Bakan Bozdağ, Fethullah Gülen hakkında kırmızı bülten çıkarılacağı iddiasıyla ilgili olarak da şunları söyledi:
"Daha öncede söyledim bu kırmızı bülten konusu Türkiye'de soruşturma evresinde ancak hakim kararıyla yapılabilecek işlemlerden bir tanesidir. Türkiye'de bir soruşturma olur ve bu soruşturma çerçevesinde ortaya çıkan deliler, savcıların böyle bir talepte bulunmasını gerektirir, savcılar talepte bulunur hakim de karar verirse böyle bir uygulama yapılabilir. Adalet Bakanlığının böyle bir yetkisi yok.
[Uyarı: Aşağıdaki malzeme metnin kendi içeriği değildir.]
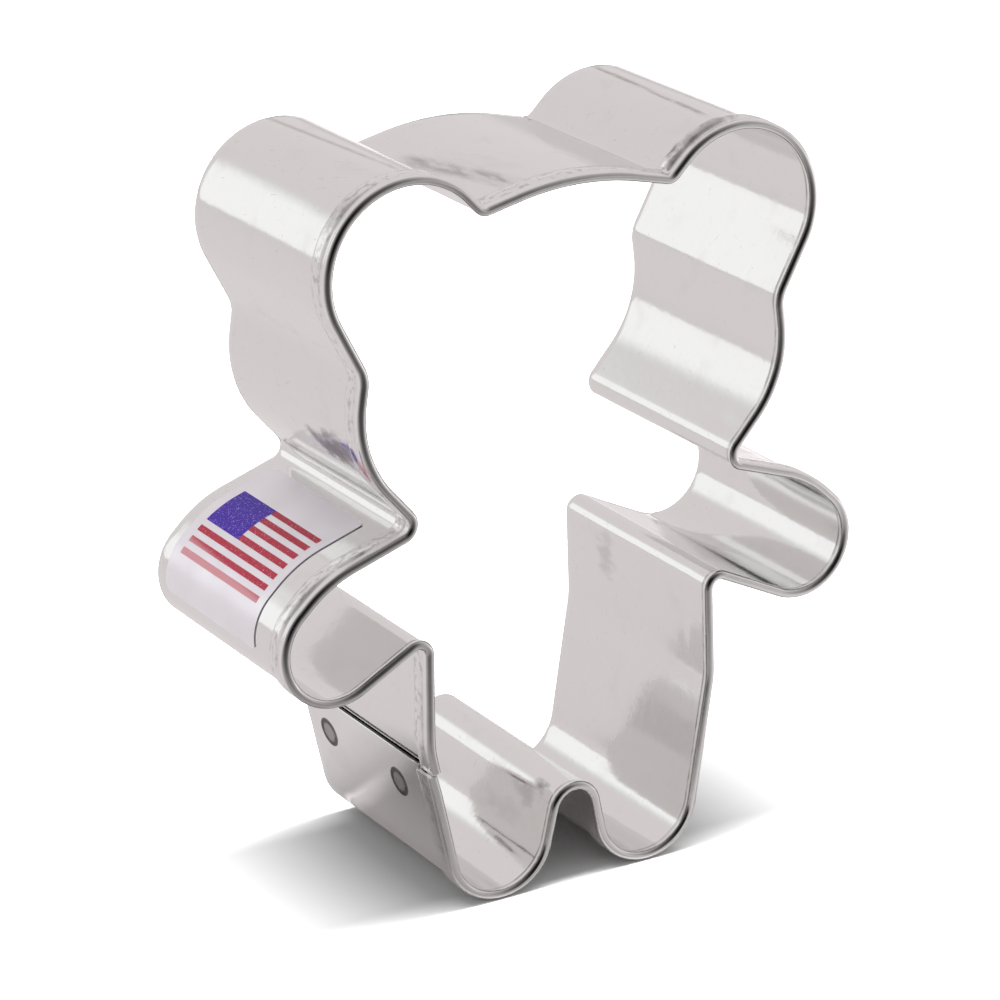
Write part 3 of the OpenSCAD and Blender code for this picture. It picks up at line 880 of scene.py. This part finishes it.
def film_material():
    """A hazy silver-white film."""
    clear, milky = (0.965, 0.935, 0.99), (0.93, 0.90, 0.955)
    material, tree, shader = new_material("label_film")
    haze = noise_map(tree, (0.35, 0.35, 1.0))
    tree.links.new(mixed(tree, haze, clear, milky), shader.inputs["Base Color"])
    shader.inputs["Metallic"].default_value = 0.75
    rough = smooth_step(tree, haze, low=0.3, high=0.7, to_low=0.34, to_high=0.42)
    tree.links.new(rough, shader.inputs["Roughness"])
    add_bump(tree, shader, noise_map(tree, (0.5, 0.5, 1.0), detail=1.0), distance_mm=0.004)
    return material


def ink_material(name, full, thin, speck, worn, fade=None):
    """Printed ink with specks where the film shows through. A faded end is thinner."""
    material, tree, shader = new_material(name)
    grain = noise_map(tree, (8.5, 8.5, 1.0), detail=0.0)
    specks = smooth_step(tree, grain, low=worn, high=worn + 0.10)
    blotches = noise_map(tree, (0.9, 0.9, 4.0))
    colour = mixed(tree, blotches, full, thin)
    if fade:
        along, back, _ = strip_axes(tree)
        slanted = math_node(tree, "SUBTRACT", along, product(tree, back, 0.08))
        colour = mixed(tree, smooth_step(tree, slanted, *fade), colour, speck)
    tree.links.new(mixed(tree, specks, colour, speck), shader.inputs["Base Color"])
    shader.inputs["Roughness"].default_value = 0.34
    shader.inputs["Specular IOR Level"].default_value = 0.25
    add_bump(tree, shader, blotches, distance_mm=0.006)
    return material


# The studio

# The colour of what reflections see
GREY = (0.800, 0.762, 0.757)

# The photograph's direction, in degrees. The dark area that the rolled rim mirrors lies there.
CAMERA_AZIMUTH, CAMERA_ELEVATION = -31.5, 20.70

# Steps of light towards that area: a range of nearness, 1 being straight at it, and the light at its ends
DARK_STEPS = [
    (0.84, 0.95, 0.10, 0.004),
    (0.30, 0.80, 0.42, 0.0),
    (-0.17, 0.35, 0.48, 0.0),
]

# How much of what the tin throws back is kept off the floor
FLOOR_CUT = 0.8


def direction(azimuth, elevation):
    """Unit vector: azimuth 0 points to the front, -Y, and 90 to +X; degrees."""
    a, e = math.radians(azimuth), math.radians(elevation)
    return Vector((math.sin(a) * math.cos(e), -math.cos(a) * math.cos(e), math.sin(e)))


def studio_level(tree, looking):
    """What reflections see in a direction: a pale studio with one fixed dark area."""
    middle = direction(CAMERA_AZIMUTH, CAMERA_ELEVATION)
    nearness = vector_node(tree, "DOT_PRODUCT", looking, middle)["Value"]
    return total(tree, *[smooth_step(tree, nearness, *step) for step in DARK_STEPS])


def off_floor(tree, rays):
    """Less of what the tin throws back onto the floor."""
    from_floor = math_node(tree, "GREATER_THAN", rays["Diffuse Depth"], 0.5)
    return math_node(tree, "SUBTRACT", 1.0, product(tree, FLOOR_CUT, from_floor))


def make_world():
    """White to the camera. Reflections see the studio, a little darker low down in the right back."""
    diffuse_level, low_level = 0.24, 0.80
    white = (1.0, 1.0, 1.0)
    world = bpy.data.worlds.new("studio")
    bpy.context.scene.world = world
    world.use_nodes = True
    tree = world.node_tree
    tree.nodes.clear()
    rays = tree.nodes.new("ShaderNodeLightPath").outputs
    looking = tree.nodes.new("ShaderNodeTexCoord").outputs["Generated"]
    x, y, z = separated(tree, looking)
    azimuth = math_node(tree, "ARCTAN2", x, product(tree, y, -1.0))
    right_back = smooth_step(tree, azimuth, low=math.radians(90), high=math.radians(120))
    elsewhere = math_node(tree, "SUBTRACT", 1.0, right_back)
    skyline = smooth_step(tree, z, low=0.03, high=0.13, to_low=low_level, to_high=1.0)
    skyline = largest(tree, skyline, elsewhere)
    glossy_level = product(tree, studio_level(tree, looking), skyline, off_floor(tree, rays))
    plain = largest(tree, rays["Is Camera Ray"], rays["Is Transmission Ray"], diffuse_level)
    level = tree.nodes.new("ShaderNodeMix")
    level.data_type = "FLOAT"
    tree.links.new(rays["Is Glossy Ray"], level.inputs[0])
    tree.links.new(plain, level.inputs[2])
    tree.links.new(glossy_level, level.inputs[3])
    background = tree.nodes.new("ShaderNodeBackground")
    tree.links.new(mixed(tree, rays["Is Glossy Ray"], white, GREY), background.inputs["Color"])
    tree.links.new(level.outputs[0], background.inputs["Strength"])
    output = tree.nodes.new("ShaderNodeOutputWorld")
    tree.links.new(background.outputs[0], output.inputs["Surface"])


def make_floor():
    """A white sheet. Reflections see it as the studio, brighter in the cutter's shadow and to the right."""
    size, plain, overexposed = 1.5, 0.9, 2.3
    eye = (0.0, 0.0, 0.035)
    shadow_gain, right_gain = 3.4, 1.5
    material, tree, shader = new_material("floor_paper")
    tree.nodes.remove(shader)
    diffuse = tree.nodes.new("ShaderNodeBsdfDiffuse")
    rays = tree.nodes.new("ShaderNodeLightPath").outputs
    place = tree.nodes.new("ShaderNodeTexCoord").outputs["Object"]
    x, y, _ = separated(tree, place)
    outlook = vector_node(tree, "SUBTRACT", place, eye)["Vector"]
    looking = vector_node(tree, "NORMALIZE", outlook)["Vector"]
    off_x, off_y = math_node(tree, "ABSOLUTE", x), math_node(tree, "ABSOLUTE", y)
    beside = smooth_step(tree, off_x, low=0.009, high=0.019, to_low=1.0, to_high=0.0)
    behind = smooth_step(tree, off_y, low=0.0095, high=0.0125, to_low=1.0, to_high=0.0)
    in_shadow = total(tree, 1.0, product(tree, beside, behind, shadow_gain))
    to_right = smooth_step(tree, x, low=0.08, high=0.20, to_low=1.0, to_high=right_gain)
    gain = product(tree, in_shadow, to_right)
    level = product(tree, studio_level(tree, looking), off_floor(tree, rays), gain)
    tint = tree.nodes.new("ShaderNodeVectorMath")
    tint.operation = "SCALE"
    tint.inputs[0].default_value = GREY
    tree.links.new(level, tint.inputs["Scale"])
    seen = mixed(tree, rays["Is Camera Ray"], (plain,) * 3, (overexposed,) * 3)
    colour = mixed(tree, rays["Is Glossy Ray"], seen, tint.outputs["Vector"])
    tree.links.new(colour, diffuse.inputs["Color"])
    tree.links.new(diffuse.outputs[0], tree.nodes["Material Output"].inputs["Surface"])
    corners = [(-size, -size, 0), (size, -size, 0), (size, size, 0), (-size, size, 0)]
    new_object("floor", corners, [(0, 1, 2, 3)], [material])


def make_softbox():
    """A bright card behind and to the left, softer at its top, which only reflections see."""
    reach, low, low_angle, high_angle = 0.6, 0.03, math.radians(-0.5), math.radians(29)
    inner_side, outer_side = -158, -136
    bright, soft_from = 1.12, 0.72
    bottom, top = low + reach * math.tan(low_angle), low + reach * math.tan(high_angle)
    material, tree, shader = new_material("softbox")
    tree.nodes.remove(shader)
    glow = tree.nodes.new("ShaderNodeEmission")
    rays = tree.nodes.new("ShaderNodeLightPath").outputs
    place = tree.nodes.new("ShaderNodeTexCoord").outputs["Object"]
    height = separated(tree, place)["Z"]
    brightness = smooth_step(tree, height, top * soft_from, top, to_low=bright, to_high=GREY[0])
    tree.links.new(product(tree, brightness, off_floor(tree, rays)), glow.inputs["Strength"])
    tree.links.new(glow.outputs[0], tree.nodes["Material Output"].inputs["Surface"])
    corners = []
    for azimuth, z in ((outer_side, bottom), (inner_side, bottom), (inner_side, top), (outer_side, top)):
        d = direction(azimuth, 0)
        corners.append((d.x * reach, d.y * reach, z))
    card = new_object("softbox", corners, [(0, 1, 2, 3)], [material])
    card.visible_camera = False
    card.visible_diffuse = False
    card.visible_shadow = False


def make_lamp():
    """A long narrow strip of light overhead, wide across and narrow front to back."""
    high, wide, narrow, irradiance = 3.0, 3.9, 0.8, 0.76 * math.pi
    half = wide / 2
    per_radiance = narrow * (half / (high ** 2 + half ** 2) + math.atan(half / high) / high)
    data = bpy.data.lights.new("overhead", "AREA")
    data.shape = "RECTANGLE"
    data.size, data.size_y = wide, narrow
    data.energy = irradiance / per_radiance * math.pi * wide * narrow
    lamp = bpy.data.objects.new("overhead", data)
    bpy.context.scene.collection.objects.link(lamp)
    lamp.location = (0, 0, high)
    lamp.visible_glossy = False


def make_camera():
    """A long lens that looks from the photograph's direction."""
    distance = 0.3295
    aim_x, aim_z = -7.50, 35.46
    focal_px, picture_px, sensor = 4125, 1000, 36.0
    aim = Vector((aim_x * MM, -DEPTH / 2 * MM, aim_z * MM))
    data = bpy.data.cameras.new("camera")
    data.sensor_width = sensor
    data.lens = focal_px / picture_px * sensor
    data.clip_start, data.clip_end = 0.01, 20
    camera = bpy.data.objects.new("camera", data)
    bpy.context.scene.collection.objects.link(camera)
    back = direction(CAMERA_AZIMUTH, CAMERA_ELEVATION)
    camera.location = aim + back * distance
    camera.rotation_mode = "QUATERNION"
    camera.rotation_quaternion = (-back).to_track_quat("-Z", "Y")
    bpy.context.scene.camera = camera


# The scene

make_camera()
make_world()
make_floor()
make_softbox()
make_lamp()
bpy.context.scene.view_settings.view_transform = "Standard"

# The inks: full and thin colour, the worn specks' colour and how few they are, and where the red fades
RED = ((0.56, 0.024, 0.065), (0.60, 0.07, 0.11), (0.90, 0.46, 0.50), 0.71)
BLUE = ((0.075, 0.020, 0.46), (0.090, 0.032, 0.50), (0.32, 0.27, 0.74), 0.63)
BLACK = ((0.03, 0.03, 0.06), (0.06, 0.06, 0.10), (0.5, 0.5, 0.55), 0.72)
RED_FADE = (LABEL_END - 11.3, LABEL_END - 10.4, 0.8, 0.0)

pieces = {
    "band": make_band(tin_material(), cut_edge_material()),
    "spot_welds": make_welds(weld_material()),
    **make_label(
        film_material(),
        ink_material("red_ink", *RED, RED_FADE),
        ink_material("blue_ink", *BLUE),
        # The thin black line along the film's front edge
        ink_material("black_ink", *BLACK),
    ),
}
for node, piece in pieces.items():
    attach(piece, "root")
    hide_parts(node)
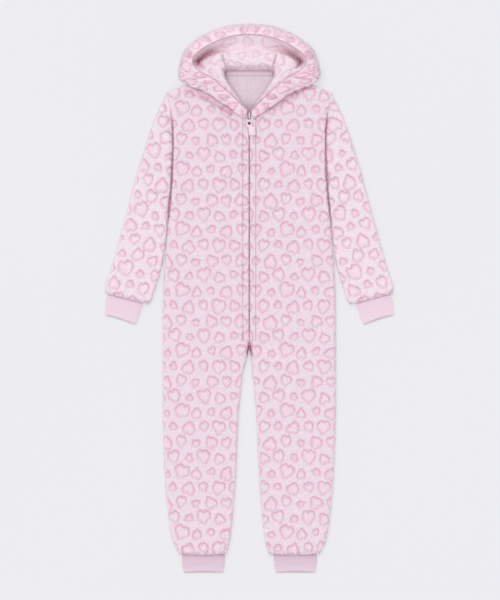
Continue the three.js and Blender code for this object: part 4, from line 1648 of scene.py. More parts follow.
@dataclass
class Sleeve:
    """A sleeve: a flattened tube from the armhole to its hem."""

    side: Side
    finish: Finishes
    outer_reach: float = 9.0
    inner_reach: float = 12.0
    kept_armhole: float = 0.3
    armhole_reach: float = 0.09
    rows: int = 288
    front_cells: int = 56
    back_cells: int = 30
    fold_cells: int = 7

    def surface(self, sections: Array, is_outer: bool, every: int = 1) -> Array:
        """The outer or inner face: each section is a flat tube with two round edges.

        Args:
            sections: places along the sleeve, 0 at the armhole and 1 at the hem.
            is_outer: which face.
            every: keep one grid line in this many.

        Returns:
            Rows by columns of points, the columns closing round the tube.
        """
        at = sections[::every][:, None]
        edge = {name: column(SLEEVE_OUTLINE, "at", name, at) for name in SleeveRow._fields[1:]}
        width = np.hypot(edge["outer_x"] - edge["inner_x"], edge["outer_y"] - edge["inner_y"])
        counts = (self.front_cells, self.back_cells)
        lines = (edge_lines(self.outer_reach, count, self.inner_reach, self.fold_cells) for count in counts)
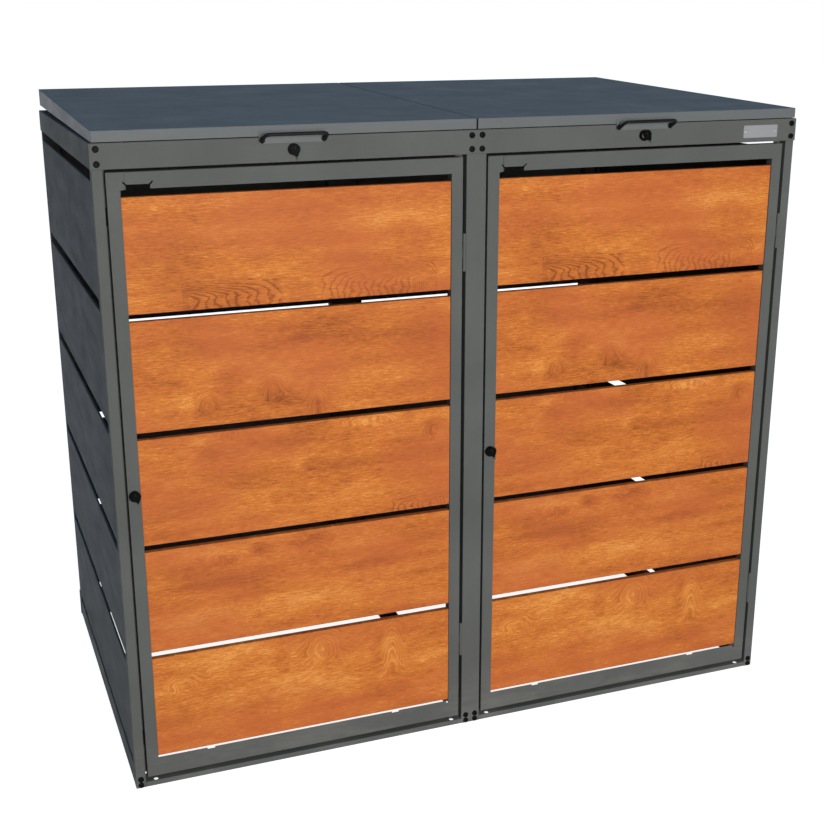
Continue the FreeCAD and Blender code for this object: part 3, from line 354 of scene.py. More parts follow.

Bu tamamen yargısal süreç içerisinde olabilecek bir husustur. Yargı ile ilgili bir konudur, idare ile ilgili konu değildir."
YOLLAR ÇİÇEKLE KAPLANDI
Bu arada Bekir Bozdağ’ın açılışını yapacağı irtibat bürosunun bulunduğu İstasyon Caddesinin her iki tarafından yüzlerce çiçek bulunması dikkat çekti. Partililerin kendi isimlerini yazdırarak gönderdiği çiçeklerle ilgili bilgi veren Zile Belediye Başkanı AK Partili Lütfi Vidinel, yaklaşık bin 500 çiçeğin bulunduğunu ve bunun kendilerini mutlu ettiği söyledi.